Did You See This?

Fresh Encounters and Return Visits

Maria Casarès and Jean Marais in Jean Cocteau’s Orpheus (1950)

Cannes and Venice have selected their jury presidents, Sundance and Rotterdam are set to open next week, and SXSW has unveiled its features lineup. Now the Berlinale wraps a busy week for festival news and updates with the announcement of a new competitive program. Cristi Puiu, Heinz Emigholz, Alexander Kluge and Khavn, Josephine Decker, Matías Piñeiro, Tim Sutton, and Victor Kossakovsky as well as newcomers such as Pushpendra Singh and Melanie Waelde will present new work in the inaugural edition of Encounters.

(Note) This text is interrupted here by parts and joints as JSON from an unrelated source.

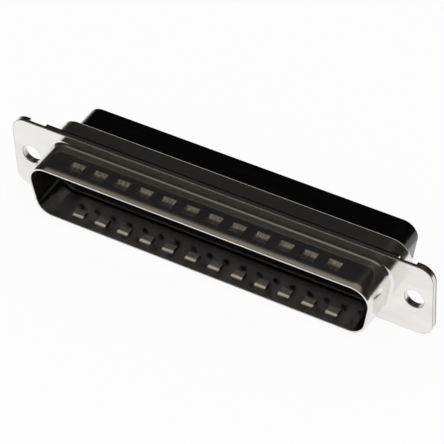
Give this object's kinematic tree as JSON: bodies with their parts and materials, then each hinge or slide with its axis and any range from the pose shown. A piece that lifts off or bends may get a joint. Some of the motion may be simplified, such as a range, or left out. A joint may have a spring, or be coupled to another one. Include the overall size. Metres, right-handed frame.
{
  "type": "d-sub plug connector housing",
  "caption": "D-shaped plug shell of a cable connector for crimp contacts: flanged drawn steel shroud, steel rear hood and black insulator block, empty of contacts.",
  "frame": {"origin": "centre of the front face of the flange, midway between the two mounting holes", "axes": "+X along the connector, +Z towards the long side of the D, -Y the mating direction, out of the shroud"},
  "size_m": [0.0694, 0.0158, 0.0126],
  "materials": {
    "front_shell_steel": "bright tin plated drawn steel",
    "rear_shell_steel": "bright tin plated drawn steel",
    "insulator_plastic": "glossy black moulded thermoplastic"
  },
  "bodies": {
    "root": {"front_shell": "front_shell_steel", "rear_shell": "rear_shell_steel", "front_insulator": "insulator_plastic", "rear_insulator": "insulator_plastic"}
  },
  "joints": []
}
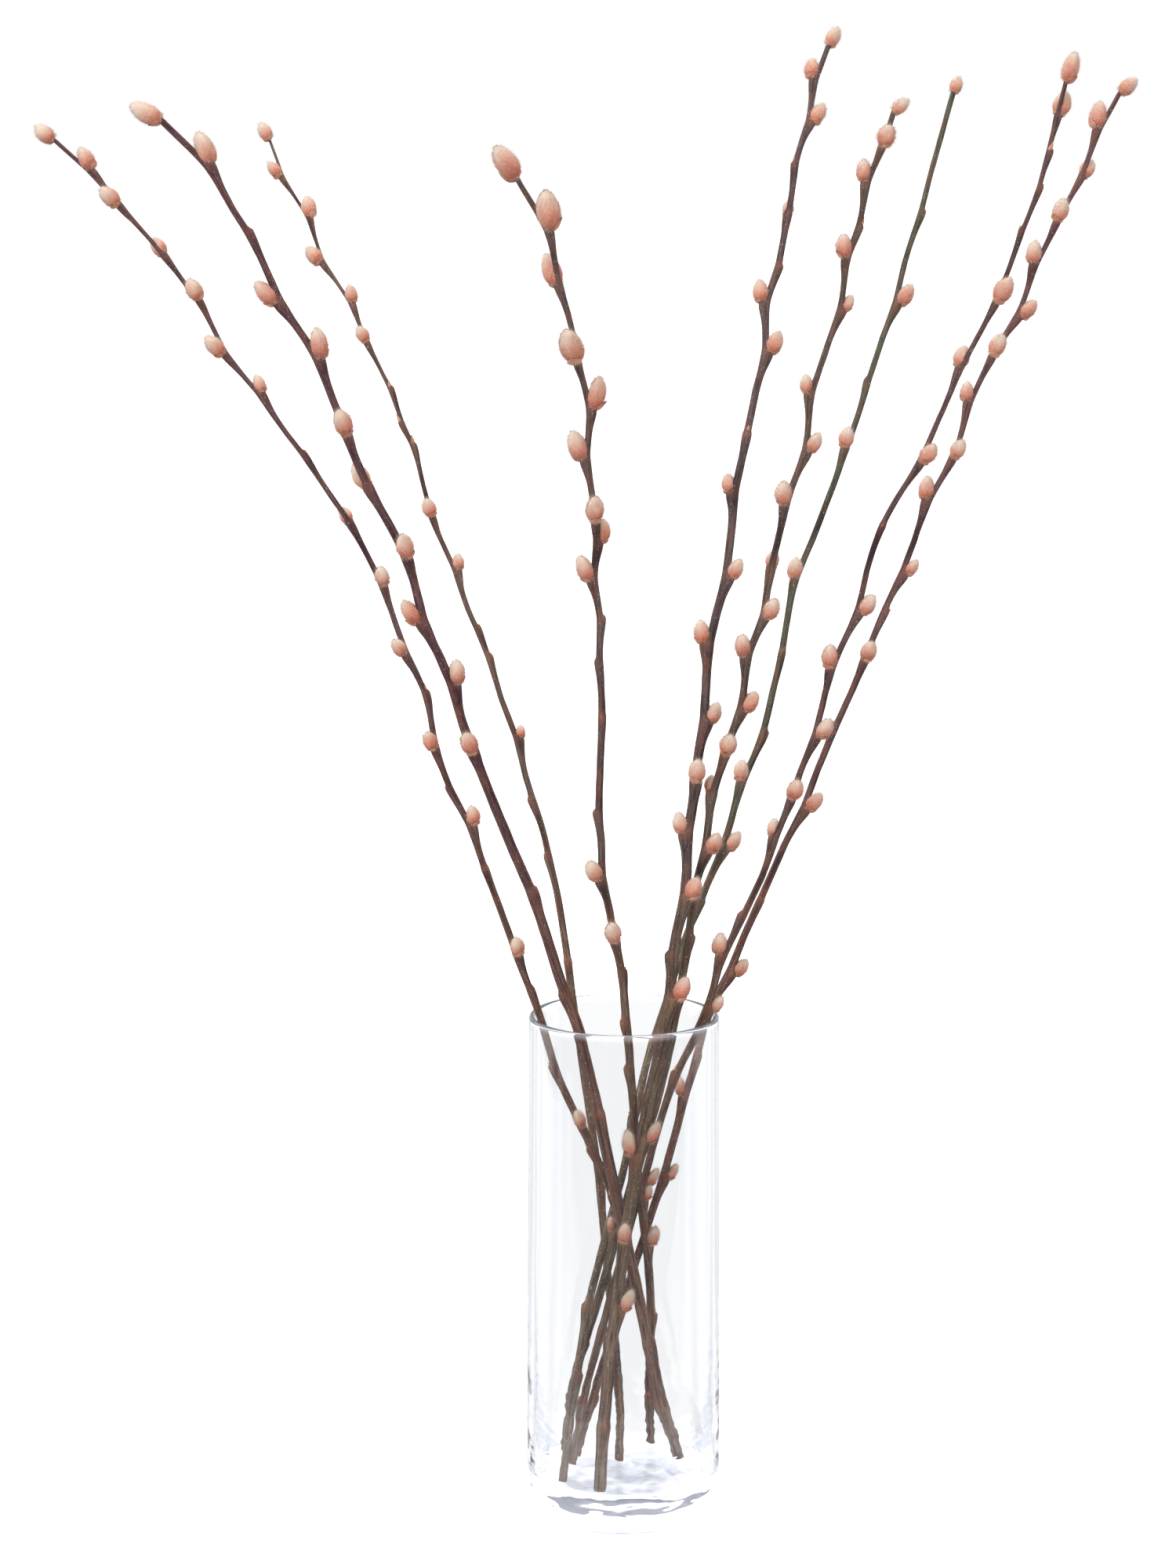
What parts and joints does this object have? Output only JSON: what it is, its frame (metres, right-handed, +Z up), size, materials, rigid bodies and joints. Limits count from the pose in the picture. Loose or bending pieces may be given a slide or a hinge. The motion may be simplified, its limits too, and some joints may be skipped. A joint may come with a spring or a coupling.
{
  "type": "willow stems in a glass vase",
  "caption": "Cut willow stems with furry catkins, fanned out and standing loose in a tall clear glass cylinder vase with a thick bottom.",
  "frame": {"origin": "middle of the vase's flat underside, on the surface it stands on", "axes": "+Z up along the vase, +X to the viewer's right in the front view, +Y away from the viewer"},
  "size_m": [0.5394, 0.2937, 0.7717],
  "materials": {
    "glass": "clear",
    "stem_1_bark": "satin",
    "stem_2_bark": "satin",
    "stem_3_bark": "satin",
    "stem_4_bark": "satin",
    "stem_5_bark": "satin",
    "stem_6_bark": "satin",
    "stem_7_bark": "satin",
    "stem_8_bark": "satin",
    "stem_9_bark": "satin",
    "catkin_fur": "soft"
  },
  "bodies": {
    "root": {"vase": "glass", "stem_1": "stem_1_bark", "stem_2": "stem_2_bark", "stem_3": "stem_3_bark", "stem_4": "stem_4_bark", "stem_5": "stem_5_bark", "stem_6": "stem_6_bark", "stem_7": "stem_7_bark", "stem_8": "stem_8_bark", "stem_9": "stem_9_bark"}
  },
  "joints": []
}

More highlights from the week that was:

  • Next Friday, TCM will present George Cukor’s The Chapman Report (1962), Peter Tewksbury’s Sunday in New York (1964), and Robert Ellis Miller’s Any Wednesday (1966), three films featuring a young, pre-Klute Jane Fonda. Writing for Film Comment, Beatrice Loayza argues that Fonda in her twenties “convincingly embodied the tensions facing women of her generation. With the ascent of second wave feminism and the sexual revolution, young women were caught in limbo between the values of the past and attractive new visions of the future . . . Like it or not, Jane Fonda at the start of the ’60s was a paragon of the mid-century woman’s sexual and moral ambivalence.”
  • On Tuesday, Karina Longworth will launch a spinoff from You Must Remember This, her popular podcast on Hollywood in the twentieth century. Farran Smith Nehme and Rachel Syme will be among the contributors exploring the intersection of the film and beauty industries in Make Me Over. Another terrific podcast, Flashback, in which critics Dana Stevens and Kameron Collins revisit historically significant movies, has for the most part been out of reach to those who don’t subscribe to Slate Plus. But the latest episode—on Robert Benton’s Kramer vs. Kramer (1979) with Dustin Hoffman and Meryl Streep—is freely available to all. Stevens and Collins spot parallels with Noah Baumbach’s Marriage Story but also come to the realization that Kramer is very, very much a movie of its time.
  • Introducing the new issue of [in]Transition, comprising four audiovisual essays presented at the 2018 symposium Eisenstein for the Twenty First Century, Julia Vassilieva attributes the “explosion of interest” in Russian avant-garde cinema to fresh translations of “key historical texts” and the rise of new media theories. “Another factor in the recent reinvigoration of interest in the Russian montage school has been the emergence of audiovisual criticism itself, which has placed montage back in the spotlight of film scholarship,” she writes. In Media Res, another Media Commons project, has in the meantime been posting tributes to the late theorist and filmmaker Peter Wollen.
  • Wollen’s 1969 book Signs and Meaning in the Cinema “had an enormous influence on the work of many writers and on my thinking as I was learning about film,” said A. S. Hamrah in an introduction to a screening of Jean Cocteau’s Orpheus (1950) last month just published by n+1. The “decoding” of signs and meaning in Orpheus “is not just subtext nor is it merely somehow inscribed in the film for us to discover using our critical faculties,” Hamrah continued. “It is the film’s subject matter. That’s why Orpheus was also called, when it came out, ‘a detective story from the beyond.’”
  • Over the course of four decades, from the mid-1930s to the mid-’70s, Texan filmmaker Melton Barker traveled from small town to small town throughout the American south and midwest, knocking on doors and offering to cast the children of each household in a film—for a fee. Hundreds of times, Barker shot the same screenplay, The Kidnappers Foil, the story of kidnapped girl rescued by each town’s children. Barker would sell tickets to a screening for local friends and family and move on to the next town. Synchronizing digital projections of existing copies of The Kidnappers Foil, artist Gareth Long has created an installation for the Blaffer Art Museum in Houston currently on view through March 14. “Barker wasn’t a conceptual artist; he was a sly huckster,” writes William Harris for frieze. “Left nameless, the towns become derealized—less actual places than a singular state of mind, in which the same dream runs on loop, scaled to the collective fantasy of the culture industry.”